Google is not a simple company. To some extent, it rather looks like a state. By controlling the way we use the Internet, it seems to rule the state of the digital world. Indeed, Hal Varian, Google’s chief economist, holds as much credibility as a politician nowadays. While he publicly defends open access to Internet, his company monopolizes almost all search and advertising in the web, stifling innovation. Moreover, he apparently distrusts democracy, just like some politicians nowadays. The US congress has recently called Google’s chief executive to testify about privacy and political bias, expressing citizens’ concern about its dominancy. Mr Varian, though, considers that the company’s enormous user base provides with more than enough support.

Personally, I have to admit that, before Hal Varian was interviewed this Wednesday in Room for Discussion, I was expecting a different person. I imagined that, as a member of a technological company, he would be a nerd, that is, one of those stereotyped computer scientists like Steve Jobs, Mark Zuckerberg or Larry Page. However, Hal Varian is essentially an economist. Known for his bestselling textbooks about microeconomics, he has contributed to the field of Information Economics. As he recognized during the interview, he keeps saying what he said in 2009, “that the sexy job in the next ten years will be statisticians”. All things considered, in our society increasingly driven by massive data, working for statistics and data science means working for the future.
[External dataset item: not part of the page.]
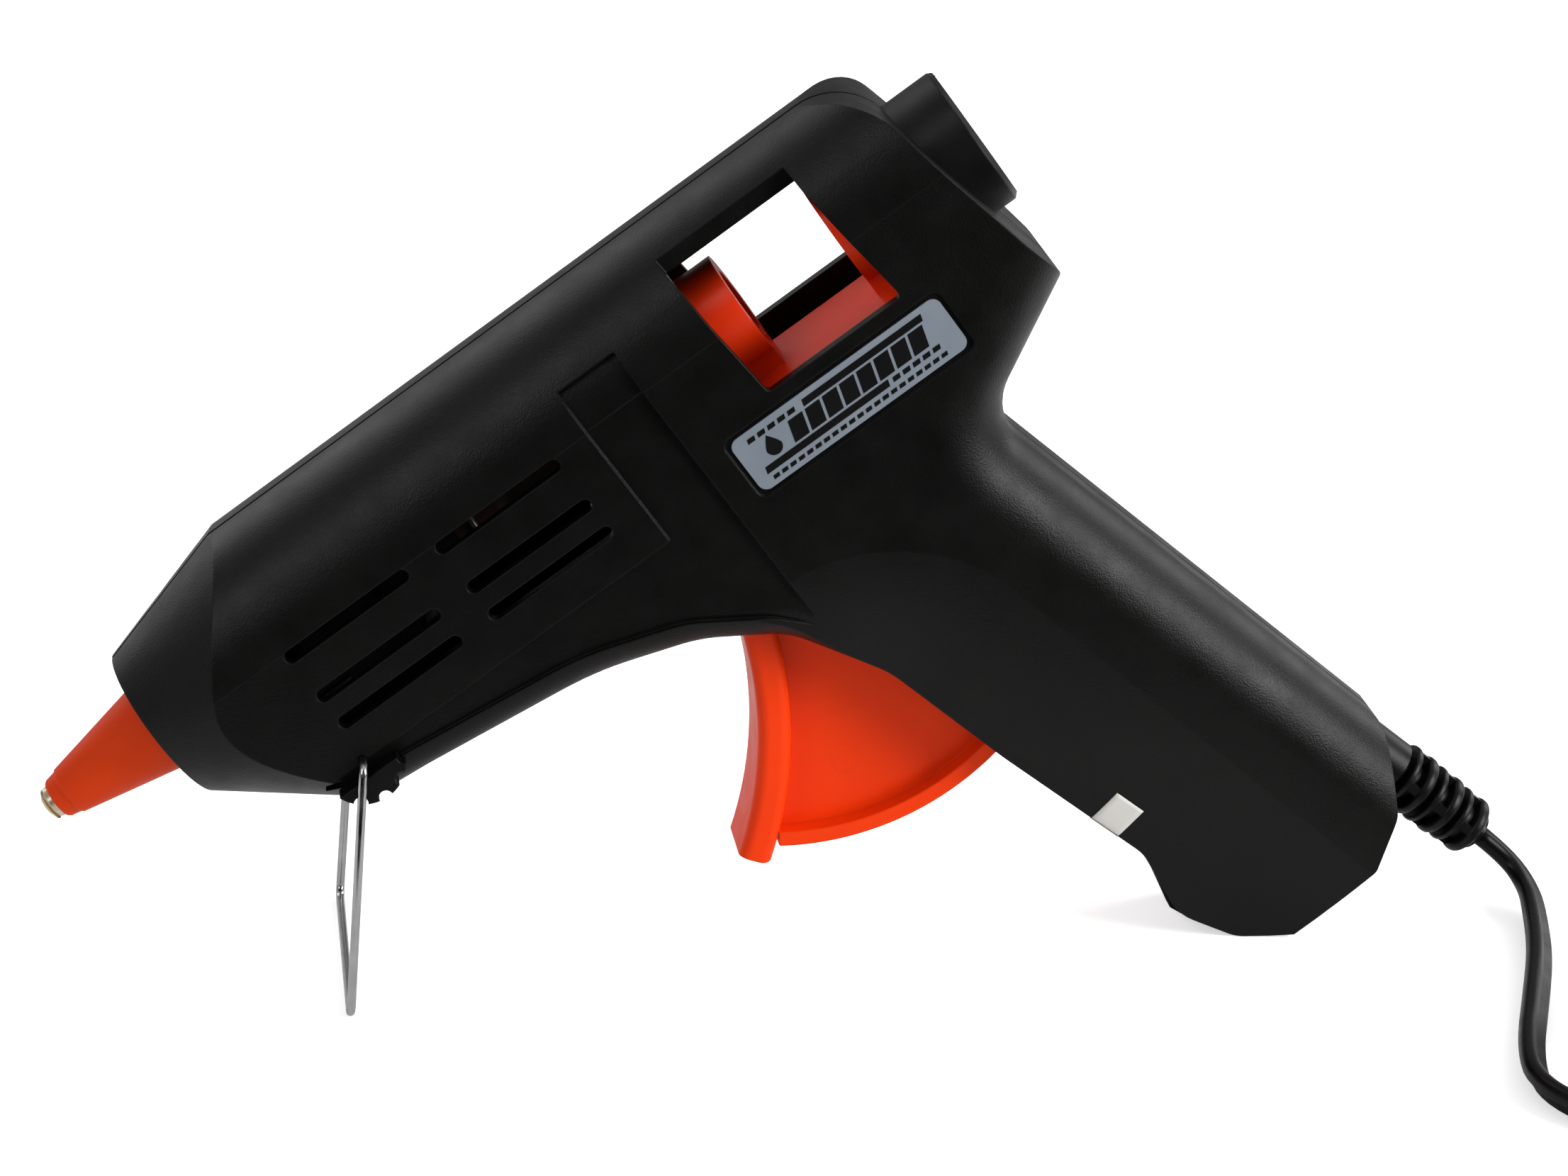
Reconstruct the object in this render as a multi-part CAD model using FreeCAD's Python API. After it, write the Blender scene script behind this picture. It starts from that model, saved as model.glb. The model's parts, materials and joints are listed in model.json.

Asked about the impact of the fourth industrial revolution, Mr Varian looked overall optimistic. Understandably, most of the benefits of automation and digitalisation will end up in Google. Nevertheless, he pointed out that small firms can also piggyback on the access to relatively advanced technologies at lower or no cost. Additionally, users are able to complement their education with plenty of instructional content from open platforms, such as YouTube. In this sense, the fourth industrial revolution would contribute to the reduction of inequality.

Concerning the loss of manufacturing jobs as a result of automation, he declared not to be worried. Whereas technologies are increasingly replacing repetitive or algorithmic jobs, both manual and intellectual, other emerging sectors demand for brand-new jobs, such as data science. Moreover, due to ageing population, the workforce relative to the whole population is decreasing. Therefore, in response to the labour shortage, salaries should increase, according to Google’s chief economist.

The audience questions reflected one of the most important fears among citizens: the lack of competition in the digital world. The tech giants, such as Google, Amazon, Facebook and Apple, are said to be limiting the progress, given its surpassing dominion in their respective markets. Obviously, Hal Varian thinks that Google’s excellent performance is due to its own success and claims that “there is competition in the digital world”. Markets do not need such a desperate justification to be recognized as competitive, and there are generally no doubts whether competition is or not the case. Rephrasing Hal Varian’s, I would say: despite Google, there is some competition in the digital world.

By giving some examples, Mr Varian argued the existence of competition in the markets where Google participates in. On the one hand, Google’s lucrative activity represents only the 6% of its total amount of clicks, that is, the commercial clicks; whereas the remaining 94% of clicks are organic clicks, and therefore yield no revenue. On the other, several firms have emerged competing for the commercial clicks: Amazon, Travelocity, Booking.com, etc.

Another example of fair competition for Hal Varian is the smart speaker, in which both Google and Amazon are engaged. But, of course, as economists, we know that a duopoly is far from healthy competition. In the industry of streaming videos, Netflix and Amazon are challenging Google’s dominancy through YouTube. In a poor analogy, he compared competition with the mobility in the audio-visual production sector, such as the series Game of Thrones, whose film locations have been moved around the globe.

For Google’s chief economist, acquisitions act as an incentive to innovate, not to increase market power. Without mentioning the antitrust cases that fined Google for abusing its dominant position (last one was published on the same Wednesday), he only referred to positive facts, such as the synergies existing in using the data from Google Street View and Google Maps to design the autonomous vehicles. Concerning the European privacy legislation (the new regulation called GDPR), he admitted that there is a conflict between data mobility and data privacy. But, in his words, “Google is the best thing it ever happened to privacy”, meaning that searches in Google are anonymous and perfectly secure.

To sum up, let us consider what has converted Google into a successful, nearly-omnipotent firm: data. As Hal Varian recognized, data needs refining, in the same way as petroleum does. Both are strategic goods in our world, but for Mr Varian it is not important who owns the data, but who controls the data, referring to its access, use, restriction and regulation. Data are a non-rival good, that is, no matter how many people consume the data, its utility remains the same. Moreover, many data are open to everyone, just like a public good. Google’s executives compare data with sunshine, because it is available to everyone. Well, as he specified, at least in California.